If clothes maketh the man – and woman - chances are they also maketh the artist that springs forth from such wilfully individual sartorial felicities. This was certainly the case with Steven Campbell, whose death in 2007 aged fifty-four left behind a body of work embodied by tweedy romantics occupying extravagant dreamscapes that all but burst through the frame in their desire to make a world of one’s own.

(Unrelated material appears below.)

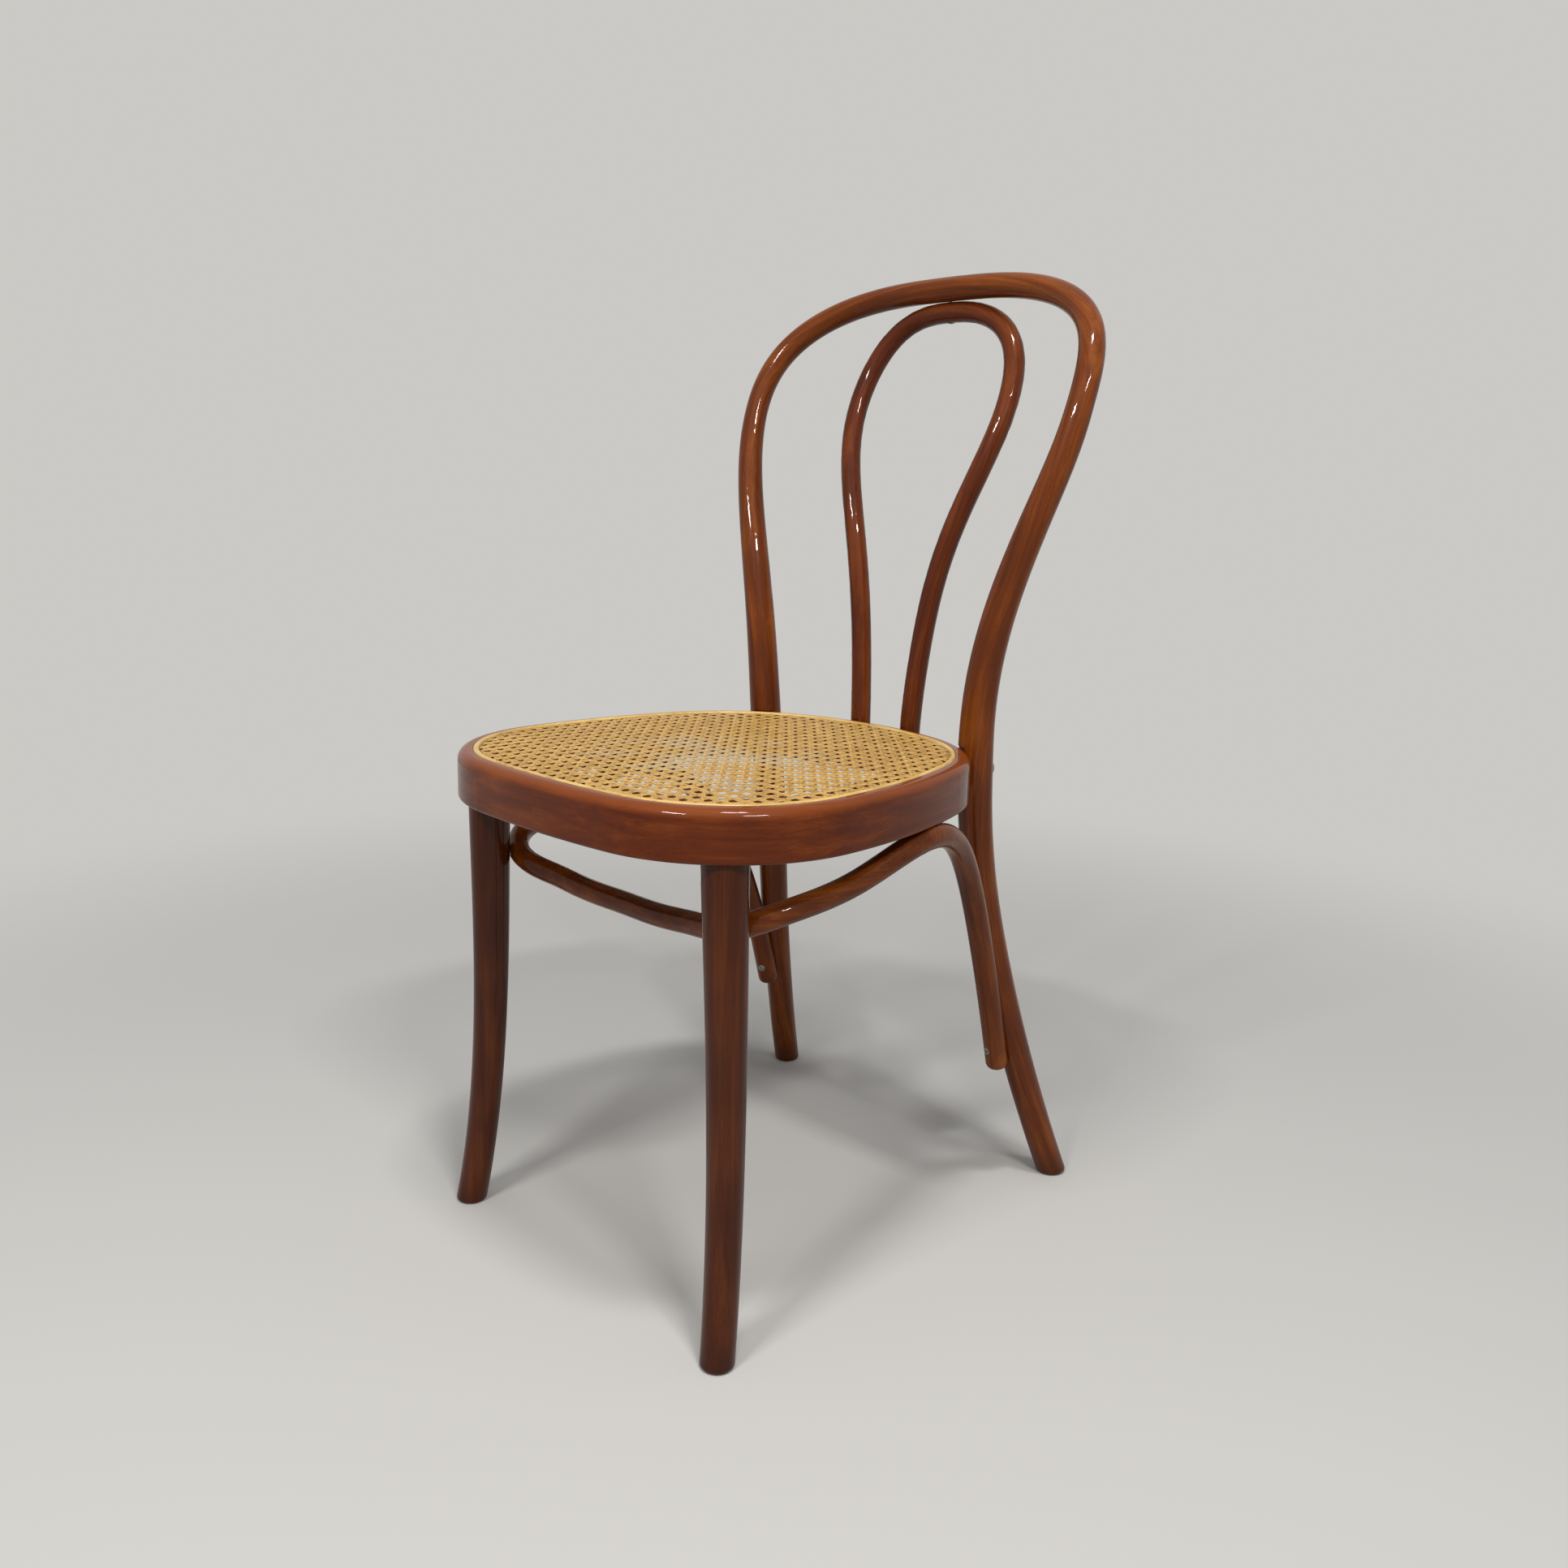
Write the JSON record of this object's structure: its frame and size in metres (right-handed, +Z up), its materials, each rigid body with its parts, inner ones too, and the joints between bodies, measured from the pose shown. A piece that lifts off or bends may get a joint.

 The importance of clothes to Campbell is unwrapped in this online promenade through the fabric of his life and work, curated by fashion historian Mairi MacKenzie and fashion designer Beca Lipscombe. Their hi-tech rendering is produced by Glasgow based curatorial organisation, Panel, and developed in partnership with digital media designers ISODESIGN and artist Rob Kennedy in a presentation by Tramway, Glasgow. 

 

With Campbell’s wife Carol talking us through the couple’s life together, as they sashay through early days at Glasgow School of Art, through to success in New York, before making a prodigal’s return to Scotland, the idyll of their homeland intact, this makes for a deeply personal visual and aural memoir.

 

Campbell cuts a dash throughout, self-made in his own image, from vintage flying suit to Comme des Garcons, to Che Guevara beret, before posing for Lord Snowdon like the laird of the manor close to his and Carol’s Kilsyth home.

 

As the exhibition’s title implies, class is important here. Campbell’s personal and artistic revolt into style and sense of reinvention was sired during an era when fashion was at the vanguard of a post-punk revolution spearheaded by autodidacts like him. Dressing up was a political act of self-expression as much as an artistic one, and making a statement was everything. 

 

As Campbell found success in the aspirational 1980s, the vogue for vintage junkshop elegance may have moved into the designer age, but the attitude remained. This is confirmed by family photos, in which a fearlessly flamboyant Campbell is flanked by the couple’s mortified looking children.

 

As the sound of Carol Campbell’s every tenderly related anecdote makes clear, this is also a love story. Listen to the way she talks about Lady with Palette Hat and Hound, Portrait of Carol (1982), painted as a gift to her.

 

Campbell waits until the end, however, before revealing the roots of their relationship on an unlikely bus trip to Ostend. With the pair already seeking worlds beyond their own front door, their youthful kindred spirithood is immortalised here in photo booth black and white. The life that followed is summed up best when Carol quotes Steven’s description of her during a radio interview with journalist Edi Stark. “My guide. My love,” he called her. Words to treasure in this intimate tour through the great adventure they shared.

 

Dressing Above Your Station – Fashion and Textiles in the Life and Work of the Artist Steven Campbell can be viewed at dressingaboveyourstation.com/ until June 26th.